IV. LA COUR DE JUSTICE DE LA RÉPUBLIQUE : UNE IMPLANTATION IMMOBILIÈRE TOUJOURS PRÉCAIRE

La Cour de justice de la République (CJR)

La Cour de justice de la République a été instituée à la suite de la révision constitutionnelle du 27 juillet 1993. Elle est compétente pour juger les crimes et délits commis par les membres du gouvernement dans l'exercice de leurs fonctions (art. 68-1 et 68-2 de la Constitution).

La Cour de justice de la République est composée de 15 juges : 12 parlementaires (6 députés, 6 sénateurs désignés par leurs assemblées respectives, lors de chaque renouvellement) et 3 magistrats du siège de la Cour de cassation. Elle est présidée par l'un des magistrats.

La commission des requêtes, composée de trois magistrats du siège hors hiérarchie de la Cour de cassation, de deux conseillers d'État et de deux conseillers-maîtres à la Cour des comptes reçoit les plaintes des personnes s'estimant lésées  par un crime ou un délit commis par un membre du gouvernement dans l'exercice de ses fonctions. Elle peut classer la plainte ou la transmettre au procureur général près la Cour de cassation pour saisine de la CJR. Le procureur général près la Cour de cassation peut saisir directement la CJR après avis conforme de la commission des requêtes.

La commission d'instruction, composée de trois membres titulaires et trois membres suppléants, conseillers à la Cour de cassation, procède à toutes mesures d'investigation jugées utiles. Elle peut requalifier les faits. A l'issue de son instruction, elle peut décider qu'il n'y a pas lieu à poursuivre ou décider le renvoi devant la Cour de justice de la République. Sa décision peut faire l'objet d'un pourvoi devant la Cour de cassation.

La Cour de justice de la République vote sur la culpabilité, à la majorité absolue, par bulletins secrets. Sa décision peut faire l'objet d'un pourvoi devant la Cour de cassation qui doit alors statuer dans les trois mois.

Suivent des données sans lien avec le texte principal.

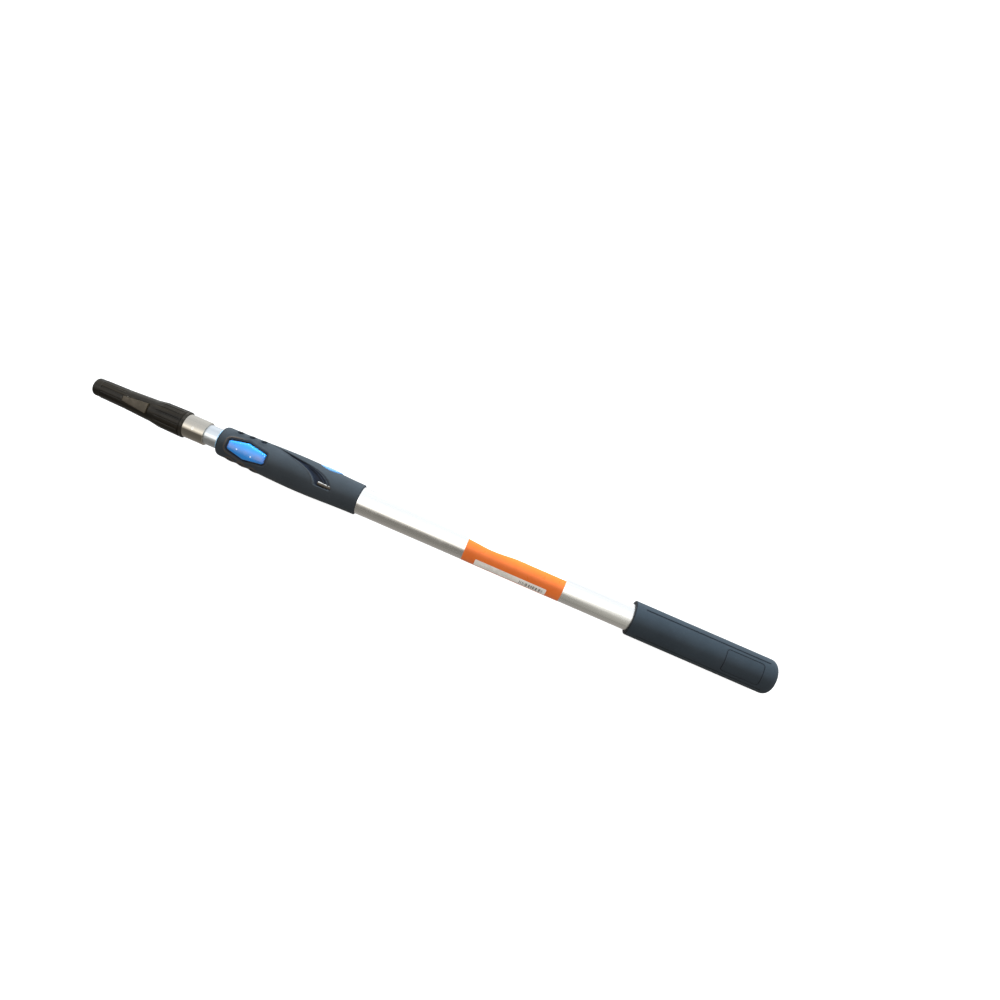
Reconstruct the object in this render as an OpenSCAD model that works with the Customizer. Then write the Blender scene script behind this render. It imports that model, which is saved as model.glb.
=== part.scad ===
// Window cleaning pole with two telescopic aluminium tubes, shown closed and lying on its grips.
// +X runs along the pole from the cone to the end grip, +Z is up, and z = 0 is the surface it lies on.
// Stations are distances along the pole from the tip of the cone.

/* [Pole] */
// Length of the closed pole
closed_length = 732; // [730:1:740]
// How far the inner tube pulls out
extension = 480; // [400:5:480]
// Height of the pole's axis over the surface that it lies on
axis_height = 17.15; // [17:0.05:17.3]
// Outer diameter of the outer tube
outer_tube_d = 28; // [28:0.1:28.2]
// Outer diameter of the inner tube
inner_tube_d = 20.5; // [20:0.1:20.5]
// Wall of both tubes
tube_wall = 1.2; // [1:0.1:1.4]

/* [Cone] */
// Diameter of the cylindrical nose
nose_d = 17.8; // [17:0.1:18]
// Length of the nose that is smooth
nose_length = 8; // [6:0.5:9]
// Diameter where the front flutes end
fluted_end_d = 19.4; // [19:0.1:19.8]
// Diameter in front of the collar
taper_end_d = 22.8; // [22:0.1:23]
// Diameter of the collar's rear rim
collar_d = 27; // [26:0.1:27.4]
// Station of the collar's rear rim
cone_length = 98.5; // [98:0.5:99]
// Number of flutes in front of the catch
front_flutes = 12; // [8:2:16]
// Number of flutes round the collar
collar_flutes = 16; // [10:2:20]

/* [Catch] */
// Width of the catch at its front end
catch_front_w = 5; // [4.6:0.1:5.4]
// Width of the catch at its rear end
catch_rear_w = 10.4; // [9:0.1:10.6]
// How far the rear edge of the catch stands out of the cone
catch_proud = 1.3; // [0.8:0.1:1.4]

/* [Ferrule] */
// Outer diameter of the ferrule
ferrule_d = 24; // [23.4:0.1:24.2]
// Station of the ferrule's rear edge
ferrule_end = 121; // [119:0.5:123]

/* [Front grip] */
// Diameter just behind the front edge
grip_front_d = 30.2; // [30:0.1:30.6]
// Largest diameter
grip_belly_d = 35; // [34.8:0.1:35.2]
// Diameter just in front of the rear edge
grip_rear_d = 31.6; // [31:0.1:32]

/* [Button] */
// Length of the button
button_length = 38.8; // [38.4:0.1:39.2]
// Width of the button at its widest
button_w = 16.8; // [16.4:0.1:17.4]
// How far the button travels
button_travel = 1.5; // [1:0.1:1.5]

/* [End grip] */
// Diameter of the end grip
end_grip_d = 35.6; // [35.2:0.1:35.8]
// Length of the end grip
end_grip_length = 154.3; // [148:0.1:160]

/* [Label] */
// Length of the label wrap
label_length = 104; // [90:1:110]

/* [Hidden] */
$fn = 96;
facets = 32;
eps = 0.01;
bite = 1;

outer_r = outer_tube_d / 2;
outer_bore = outer_r - tube_wall;
inner_r = inner_tube_d / 2;
inner_bore = inner_r - tube_wall;

// Stations of the outer tube and what closes its ends
outer_start = 192;
outer_end = closed_length - 6;
plug_depth = 10;
plug_flange = 2;
bush_flange = 2;
stop_gap = 6;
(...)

Depuis l'installation de la Cour de justice de la République, le 1 er février 1994, la commission des requêtes a été saisie de 1 123 requêtes concernant la responsabilité pénale des membres du Gouvernement. Il s'agit de plaintes de particuliers ou d'associations ainsi que des demandes d'avis du Procureur général à la suite de décisions d'incompétence des juridictions de droit commun.

Sur les 1 123 demandes, la commission des requêtes a prononcé trente-huit avis favorables à la saisine de la commission d'instruction dont vingt-trois concernaient les affaires dites du « sang contaminé » et cinq le dossier de l'encéphalopathie spongiforme bovine dite « ESB ». Ces avis ont donc donné lieu à trente-huit saisines de la commission d'instruction. A l'issue de l'instruction, six affaires ont conduit à un arrêt de renvoi devant la Cour de justice de la République, quatre d'entre elles se sont soldées par un non lieu, une par un arrêt d'incompétence et enfin une saisine s'est conclue par un arrêt constatant la prescription de l'action publique.

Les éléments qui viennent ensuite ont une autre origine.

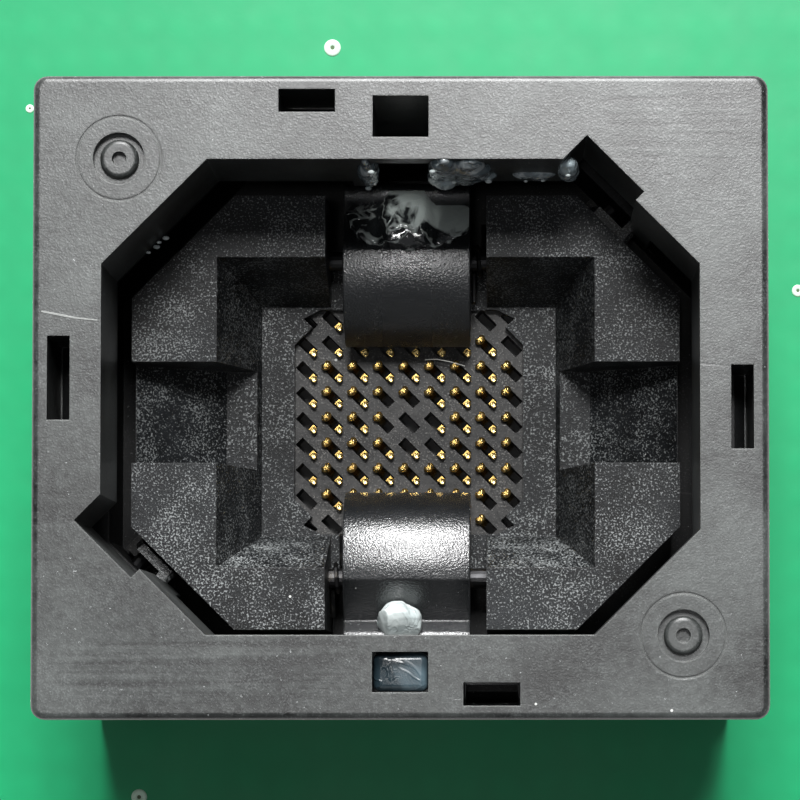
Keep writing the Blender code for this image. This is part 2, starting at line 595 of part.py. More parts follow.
def arm_outlines():
    """The two arms of a contact, along the diagonal from the ball's centre and in Z."""
    root, top = BLOCK_TOP - 0.5, SLIDER_TOP
    s, reach = SPRUNG_ARM, TIP_REACH
    sprung = [
        (s, root), (s + ARM_T, root), (s + ARM_T, top - 0.1), (reach + 0.16, top + TIP_RISE),
        (reach + 0.03, top + TIP_RISE), (reach, top + 0.16), (s, top + 0.05),
    ]
    f, end = -FIXED_ARM, top + TIP_RISE - 0.06
    fixed = [(f - ARM_T, root), (f, root), (f, top + 0.1), (f + 0.05, end), (f - ARM_T, end)]
    return [sprung, fixed]


def make_contact_block(plastic):
    """The carrier with all its pinch contacts and their tails."""
    carrier = block("contact_block", (-BLOCK_X, -BLOCK_Y, BLOCK_BOTTOM), (BLOCK_X, BLOCK_Y, BLOCK_TOP))
    arms = bmesh.new()
    for number, outline in enumerate(arm_outlines()):
        arm = plate(f"arm_{number}", [outline], -CONTACT_T / 2, CONTACT_T / 2, "ACROSS", CUTTERS)
        for x, y in ball_places():
            copied = arm.data.copy()
            copied.transform(Matrix.Translation((x * MM, y * MM, 0.0)))
            arms.from_mesh(copied)
            bpy.data.meshes.remove(copied)
        bpy.data.objects.remove(arm)
    join(carrier, from_bmesh("contact_arms", arms, CUTTERS))
    tails = bmesh.new()
    half, low = TAIL_SIDE / 2, BOARD_BOTTOM - TAIL_BELOW
    for x, y in ball_places():
        add_block(tails, (x - half, y - half, low), (x + half, y + half, BLOCK_BOTTOM + 0.4))
    join(carrier, from_bmesh("contact_tails", tails, CUTTERS))
    dress(carrier, plastic)


def slider_outline():
    """Plate with an arm towards each lever, and a forked head on each arm."""
    points = []
    for name, along, side in lever_places():
        grip, fork, (first, last) = LEVER_BULB_R + SEAT, LEVER_IN - 0.08, ARM_SPANS[name]
        left, right = along - EAR_HALF, along + EAR_HALF
        edge = [(first, None), (first, HEAD_FROM), (left, HEAD_FROM), (left, EAR_END)]
        edge += [(along - grip, EAR_END), (along - grip, fork)]
        edge += [(along + grip, fork), (along + grip, EAR_END)]
        edge += [(right, EAR_END), (right, HEAD_FROM), (last, HEAD_FROM), (last, None)]
        run = [ear_point(a, side, across) for a, across in edge]
        corner = side * (SLIDER_X - SLIDER_Y) / ROOT2
        points += [(-side * SLIDER_X, side * SLIDER_Y)]
        if not first < corner < last:
            points.append((side * SLIDER_X, side * SLIDER_Y))
        points += run if side > 0 else run[::-1]
    return points


def ear_point(along, side, across):
    """A point of an ear's side: at its end, or where that side leaves the plate's edge."""
    if across is not None:
        return tuple((ALONG * along + ACROSS * side * across)[:2])
    x = side * SLIDER_Y + along * ROOT2
    if abs(x) < SLIDER_X:
        return (x, side * SLIDER_Y)
    return (side * SLIDER_X, side * SLIDER_X - along * ROOT2)


def make_slider(plastic):
    """Plate whose slots pass the contact arms, with a forked ear to each lever."""
    length, width = SLOT_HALF_LENGTH, SLOT_HALF_WIDTH
    slot = diagonal_rectangle((-length, length), (-width, width))
    slots = [[(x + cx, y + cy) for cx, cy in slot] for x, y in slot_places()]
    dress(plate("slider_plate", [slider_outline(), *slots], SLIDER_BOTTOM, SLIDER_TOP), plastic)


def latch_outline():
    """Side view of the north latch: contact lip, domed back, hub and cam nose."""
    back = (LATCH_CREST_Y, LATCH_TIP_Z - 0.09)
    nose = (PIVOT_Y + NOSE_Y, PIVOT_Z + NOSE_Z)
    start = math.degrees(math.acos((LATCH_TIP_Y + 0.015 - back[0]) / LATCH_BACK_R))
    end = math.degrees(math.acos((LATCH_BACK_END - back[0]) / LATCH_BACK_R))
    y, z = LATCH_TIP_Y, LATCH_TIP_Z
    points = [(y, z), (y + 1.0, z), (y + 1.1, z + 0.2), (y + 1.5, z + 0.2)]
    points += arc((PIVOT_Y, PIVOT_Z), HUB_R, 195, 325, 8)
    points += arc(nose, NOSE_R, -40, 130, 8)
    points += [(nose[0] - 0.55, nose[1] - 0.12)]
    points += arc(back, LATCH_BACK_R, end, start, 12)
    return points


def make_latch(name, side, plastic):
    outline = [(side * y, z) for y, z in latch_outline()]
    bore = circle((side * PIVOT_Y, PIVOT_Z), LATCH_PIN_R + RUNNING_GAP, 16)
    latch = plate(name, [outline, bore], -LATCH_X, LATCH_X, "X")
    dress(latch, plastic, (0.0, side * PIVOT_Y, PIVOT_Z))


def make_latch_pin(name, side, steel):
    reach, y = EAR_X[1] - SEAT, side * PIVOT_Y
    dress(rod(name, (-reach, y, PIVOT_Z), (reach, y, PIVOT_Z), LATCH_PIN_R, 16), steel)


def lever_outline(along):
    """Upright rocker: driving bulb below, hub, and a cam nub above at its south-east end."""
    hub = (along, LEVER_PIVOT_Z)
    bulb = (along, LEVER_PIVOT_Z - LEVER_DROP)
    nub_end, nub_z = along + LEVER_REACH, LEVER_PIVOT_Z + LEVER_RISE
    points = arc(bulb, LEVER_BULB_R, 135, 405, 8)
    points += [(along + LEVER_LEG, SLIDER_TOP + 0.1)]
    points += arc(hub, LEVER_HUB_R, -50, 20, 3)
    points += [(nub_end - 0.35, nub_z - 0.3), (nub_end, nub_z - 0.25), (nub_end, nub_z + 0.1)]
    points += [(nub_end - 0.12, nub_z + 0.2), (along - 0.15, nub_z + 0.2)]
    points += arc(hub, LEVER_HUB_R, 160, 230, 3)
    points += [(along - LEVER_LEG, SLIDER_TOP + 0.1)]
    return points


def make_lever(name, along, side, plastic):
    low, high = sorted((side * LEVER_IN, side * LEVER_OUT))
    bore = circle((along, LEVER_PIVOT_Z), LEVER_PIN_R + RUNNING_GAP, 12)
    lever = plate(name, [lever_outline(along), bore], low, high, "ACROSS")
    nub_end, nub_z = along + LEVER_REACH, LEVER_PIVOT_Z + LEVER_RISE
    low, high = sorted((side * (LEVER_OUT - 0.1), side * LEVER_NUB_OUT))
    nub = [(nub_end - 0.4, nub_z - 0.2), (nub_end, nub_z - 0.25), (nub_end, nub_z + 0.1)]
    nub += [(nub_end - 0.12, nub_z + 0.2), (nub_end - 0.4, nub_z + 0.2)]
    join(lever, plate(f"{name}_nub", [nub], low, high, "ACROSS", CUTTERS))
    pivot = ALONG * along + ACROSS * side * LEVER_IN
    dress(lever, plastic, (pivot.x, pivot.y, LEVER_PIVOT_Z))


def make_lever_pin(name, along, side, steel):
    start = ALONG * along + ACROSS * side * LEVER_PIN_FROM
    end = ALONG * along + ACROSS * side * LEVER_PIN_TO
    dress(rod(name, (*start[:2], LEVER_PIVOT_Z), (*end[:2], LEVER_PIVOT_Z), LEVER_PIN_R, 12), steel)


def wire(name, points, thickness, steel):
    """A round wire through a list of points in millimetres."""
    curve = bpy.data.curves.new(name, "CURVE")
    curve.dimensions = "3D"
    curve.bevel_depth = thickness * MM
    curve.bevel_resolution = 1
    curve.use_fill_caps = True
    spline = curve.splines.new("POLY")
    spline.points.add(len(points) - 1)
    for point, place in zip(spline.points, points):
        point.co = (*(c * MM for c in place), 1.0)
    obj = bpy.data.objects.new(name, curve)
    PARTS.objects.link(obj)
    bpy.context.view_layer.update()
    dress(curve_to_mesh(obj, name, PARTS), steel)


def make_return_spring(name, sx, sy, steel):
    low = WELL_BOTTOM + RETURN_WIRE + SEAT
    high = COVER_TOP - POCKET_TOP_T - RETURN_WIRE - SEAT
    closed, steps = 0.75, 8
    count = int(RETURN_TURNS * steps)
    points = []
    for i in range(count + 1):
        turn = i / steps
        share = min(max((turn - closed) / (RETURN_TURNS - 2 * closed), 0.0), 1.0)
        grow = RETURN_WIRE * 2.2 * (min(turn, closed) + max(turn - RETURN_TURNS + closed, 0.0))
        rise = share * (high - low - RETURN_WIRE * 4.4 * closed) + grow
        angle = 2 * math.pi * turn
        x, y = sx * SPRING_X + RETURN_R * math.cos(angle), sy * SPRING_Y + RETURN_R * math.sin(angle)
        points.append((x, y, low + rise))
    wire(name, points, RETURN_WIRE, steel)


def make_torsion_spring(name, side, steel):
    """Coil round a latch pin, in the gap beside the latch, with a leg to each side."""
    gap_from, gap_to = LATCH_X, LATCH_CHANNEL_X
    margin = TORSION_WIRE + 0.04
    steps = 10
    count = int(TORSION_TURNS * steps) + 4
    coil = []
    for i in range(count + 1):
        angle = math.radians(200) + 2 * math.pi * i / steps
        x = gap_from + margin + (gap_to - gap_from - 2 * margin) * i / count
        y, z = PIVOT_Y + TORSION_R * math.cos(angle), PIVOT_Z + TORSION_R * math.sin(angle)
        coil.append((side * x, side * y, z))
    first, last = coil[0], coil[-1]
    lead = (first[0], first[1] - side * 0.9, first[2] + 0.45)
    rest = (last[0], last[1] + side * 0.75, last[2] - 0.35)
    wire(name, [lead, *coil, rest], TORSION_WIRE, steel)


def glue_lump(name, low, high, side, ceiling_r, gum):
    """A cast bead on a latch's back, kept under the circle that passes the cover's rib."""
    shape = bmesh.new()
    middle = [(a + b) / 2 * MM for a, b in zip(low, high)]
    size = [(b - a) / 2 * MM for a, b in zip(low, high)]
    matrix = Matrix.Translation(middle) @ Matrix.Diagonal((*size, 1.0))
    bmesh.ops.create_uvsphere(shape, u_segments=16, v_segments=8, radius=1.0, matrix=matrix)
    lump = from_bmesh(name, shape)
    outline = [(side * y, z) for y, z in offset_back(SEAT)]
    cut(lump, plate(f"cut_under_{name}", [outline], -LATCH_X - 1, LATCH_X + 1, "X", CUTTERS))
    x, y = LATCH_X - SEAT, side * PIVOT_Y
    keep = rod(f"keep_{name}", (-x, y, PIVOT_Z), (x, y, PIVOT_Z), ceiling_r, 48, CUTTERS)
    combine(lump, keep, "INTERSECT")
    dress(lump, gum, (0.0, side * PIVOT_Y, PIVOT_Z))


def offset_back(gap):
    """The latch's outline with its upper side raised a little, as a mould for what lies on it."""
    back = (LATCH_CREST_Y, LATCH_TIP_Z - 0.09)
    nose = (PIVOT_Y + NOSE_Y, PIVOT_Z + NOSE_Z)
    end = math.degrees(math.acos((LATCH_BACK_END - back[0]) / LATCH_BACK_R))
    points = [(LATCH_TIP_Y, LATCH_TIP_Z - 1.5), (nose[0] + 1.0, LATCH_TIP_Z - 1.5)]
    points += arc(nose, NOSE_R + gap, -10, 125, 7)
    points += [(nose[0] - 0.55, nose[1] - 0.12 + gap * 1.3)]
    points += arc(back, LATCH_BACK_R + gap, end, 170, 10)
    return points


def make_window_glue(gum):
    x, (near, far) = WINDOW_X - SEAT, WINDOW_Y
    top = COVER_TOP - 0.35
    shape = bmesh.new()
    add_block(shape, (-x, -far + SEAT, top - 2.2), (x, -near - SEAT, top))
    edges = [e for e in shape.edges if min(v.co.z for v in e.verts) > (top - 0.1) * MM]
    bmesh.ops.bevel(shape, geom=edges, offset=0.18 * MM, segments=2, profile=0.5, affect="EDGES")
    dress(from_bmesh("glue_window", shape), gum)


def main():
    clear_scene()
    black = finish("black_cover_plastic", (0.045, 0.047, 0.048), 0.45)
    speckled = finish("filled_nest_plastic", (0.03, 0.032, 0.034), 0.5)
    satin = finish("latch_plastic", (0.025, 0.026, 0.027), 0.35)
    brown = finish("slider_plastic", (0.06, 0.052, 0.052), 0.5)
    green = finish("green_board", (0.01, 0.30, 0.13), 0.3)
    header = finish("header_plastic", (0.02, 0.02, 0.02), 0.5)
    steel = finish("spring_steel", (0.6, 0.6, 0.58), 0.3, 1.0)
    gum = finish("clear_glue", (0.62, 0.68, 0.68), 0.15, 0.0, 0.6)
    make_board(green)
    make_header("pin_header_left", -HEADER_CENTRE_X, header)
    make_header("pin_header_right", HEADER_CENTRE_X, header)
    make_base(black)
    make_contact_block(black)
    make_slider(brown)
    make_nest(speckled)
    make_cover(black)
    for side, label in ((1, "north"), (-1, "south")):
        make_latch(f"latch_{label}", side, satin)
        make_latch_pin(f"latch_pin_{label}", side, steel)
        make_torsion_spring(f"latch_spring_{label}", side, steel)
    for label, along, side in lever_places():
        make_lever(f"lever_{label}", along, side, satin)
        make_lever_pin(f"lever_pin_{label}", along, side, steel)
    for sx, sy, label in spring_corners():
        make_return_spring(f"return_spring_{label}", sx, sy, steel)
    glue_lump("glue_latch_north", (-1.85, 4.95, 18.9), (1.88, 6.75, 20.6), 1, 2.03, gum)
    glue_lump("glue_latch_south", (-0.9, -6.6, 19.0), (0.5, -5.45, 20.1), -1, 2.02, gum)
    make_window_glue(gum)


if __name__ == "__main__":
    main()
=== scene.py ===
"""Looks of the plug-in programmer adapter: finishes, moulded detail, contacts, glue and the studio."""

import logging
import math
from dataclasses import dataclass
from enum import Enum

import bmesh
import bpy
from mathutils import Matrix, Vector


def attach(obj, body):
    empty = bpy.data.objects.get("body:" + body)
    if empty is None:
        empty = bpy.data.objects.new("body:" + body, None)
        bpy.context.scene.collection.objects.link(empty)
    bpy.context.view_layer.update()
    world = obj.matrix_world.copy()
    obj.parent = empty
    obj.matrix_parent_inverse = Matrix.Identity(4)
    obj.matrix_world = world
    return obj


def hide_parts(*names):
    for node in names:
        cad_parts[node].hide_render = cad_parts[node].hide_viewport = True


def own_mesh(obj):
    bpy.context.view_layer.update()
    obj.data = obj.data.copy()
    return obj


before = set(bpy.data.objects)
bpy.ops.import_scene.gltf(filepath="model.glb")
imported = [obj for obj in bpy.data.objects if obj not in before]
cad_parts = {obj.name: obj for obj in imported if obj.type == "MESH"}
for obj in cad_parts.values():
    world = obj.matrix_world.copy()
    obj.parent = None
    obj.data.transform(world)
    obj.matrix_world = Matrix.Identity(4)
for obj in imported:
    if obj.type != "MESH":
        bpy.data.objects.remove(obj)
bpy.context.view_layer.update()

LOG = logging.getLogger("adapter")

MM = 0.001
ROOT2 = math.sqrt(2.0)
# The contacts lie along the diagonal from north-west to south-east
ALONG = Vector((1.0, -1.0, 0.0)) / ROOT2
ACROSS = Vector((1.0, 1.0, 0.0)) / ROOT2

# Levels, lengths and clearances, in millimetres
BOARD_TOP = 10.16
COVER_TOP = 26.16
RING_BOTTOM = 22.0
LATCH_PIVOT = (4.9, 18.02)
PAST = 1
MERGE_CORNERS = 0.004
MERGE_WIRE = 0.001
FLAT_FROM = 0.3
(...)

La commission des requêtes a statué depuis le 1 er janvier 2012 dans 25 requêtes. La commission d'instruction est actuellement saisie de deux dossiers. Selon les informations communiquées à votre rapporteur en réponse à son questionnaire, les nouveaux membres de cette commission « qui exercent simultanément leurs fonctions de conseiller à la chambre criminelle de la Cour de cassation, à temps plein -qui ont pris leurs fonctions fin janvier 2012-, ont dû prendre connaissance des volumineux dossiers constitués depuis leur ouverture.

Dans ces deux dossiers, la commission d'instruction, pour conduire les informations et apprécier s'il existe ou non des charges à l'encontre des personnes visées devant elle, doit se référer en permanence à des éléments de preuve recueillis par d'autres juridictions, dans des conditions qui échappent totalement à sa maîtrise.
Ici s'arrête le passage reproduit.